If you want to consider alternatives, Yamaha's YAS-109 soundbar comes closest in form, features, and price. Like the DHT-S216, this $240 soundbar is self-contained and designed for simple operation and installation. It also has similar inputs/outputs (including an RCA-type jack for an external subwoofer) and won't accept satellite speakers. It's even the same length and within a half-inch of the DHT-S216 in width and height. But unlike Denon's soundbar, it has WiFi and Amazon Alexa digital voice assistant built in.
Another close competitor is Vizio's SB362An-F6, which like the Denon has DTS Virtual:X and internal subwoofers and lacks WiFi and the ability to add satellites. But this $140 soundbar omits several input/output features you'll find on the more expensive Yamaha and Denon models. The most significant is the absence of any HDMI ports, which means you can't use ARC. It does, however, have a USB port that can be used for playing music from a thumb drive.

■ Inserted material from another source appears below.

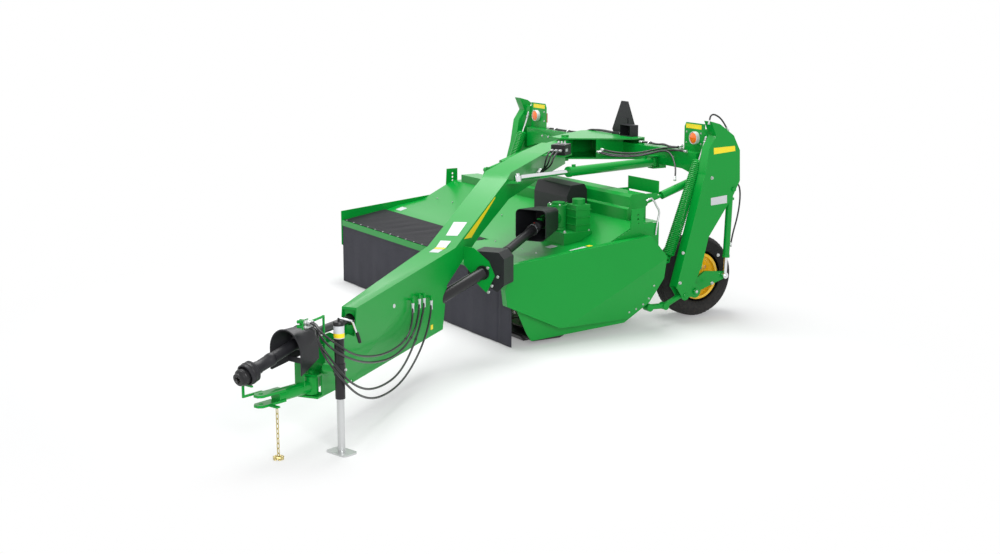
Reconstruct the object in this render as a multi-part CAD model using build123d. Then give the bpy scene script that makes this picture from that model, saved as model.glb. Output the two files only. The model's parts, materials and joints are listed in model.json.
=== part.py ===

That's about it at the moment for soundbars with DTS Virtual:X and built-in subwoofers, although you can find other name-brand models with external satellites that weren't mentioned here to keep this an apples-to-apples comparison.
Soundbars have evolved over the years to be more and do more than they were originally created for. If you're looking for a soundbar that can be controlled by voice, provide true object-oriented surround sound with height effects, and hold hands with wireless speakers located throughout your home, then Denon's DHT-S216 is not for you.
But if you simply need a soundbar that does what that class of A/V gear was originally created to do -- give average consumers a simple and affordable way to substantially enhance their televisions' integrated audio and therefore enhance their TV and movie viewing enjoyment -- then Denon's DHT-S216 comes very close to being the ideal. It performed so well in that regard, in fact, that I was often amazed that the clear, vibrant, room-filling sound was coming from a compact, $249 soundbar that took just minutes to install.
It's hard not to be impressed and even a little amazed when something so unassuming greatly exceeds expectations... just like Muggsy Bogues.